That's all I can remember; a short story that begins with an astronaut in a landing party dropping a candy or crisp wrapper on the planet's or moon's surface. Unknown to them, there is life on the planet in the form of slime or ooze in a puddle on the ground, that is able to detect available phosphorus - which is low in natural abundance - in the residue on the wrapper. I am pretty sure that it is fairly old - possibly Bradbury?


As mentioned in the comments below, I seem to remember that at the last second, an astronaut picks up the candy wrapper before the party leaves, and ultimately the slime doesn't get the phosphorus after all - an anticlimax from the slime's perspective.




edit: Today's Phys.org article Paucity of phosphorus hints at precarious path for extraterrestrial life reminded me of this question.
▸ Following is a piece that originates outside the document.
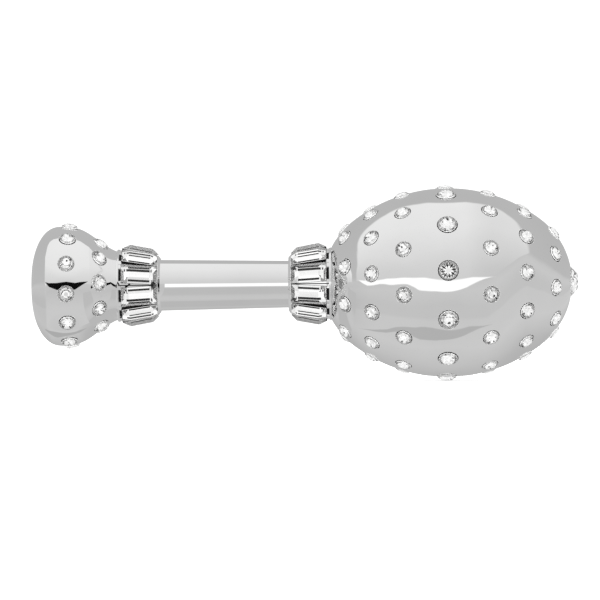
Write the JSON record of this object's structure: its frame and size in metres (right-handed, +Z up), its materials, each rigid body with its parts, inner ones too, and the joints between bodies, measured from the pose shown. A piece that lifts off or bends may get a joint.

This gives additional background to the importance of phosphorous in the plot of the short story I'm looking to identify so I've included this excerpt.



Work by Cardiff University astronomers suggests there may be a cosmic lack of a chemical element essential to life. Dr. Jane Greaves and Dr. Phil Cigan will present their results at the European Week of Astronomy and Space Science in Liverpool.


Greaves has been searching for phosphorus in the universe, because of its link to life on Earth. If this element—with the chemical code P—is lacking in other parts of the cosmos, then it could be difficult for extra-terrestrial life to exist.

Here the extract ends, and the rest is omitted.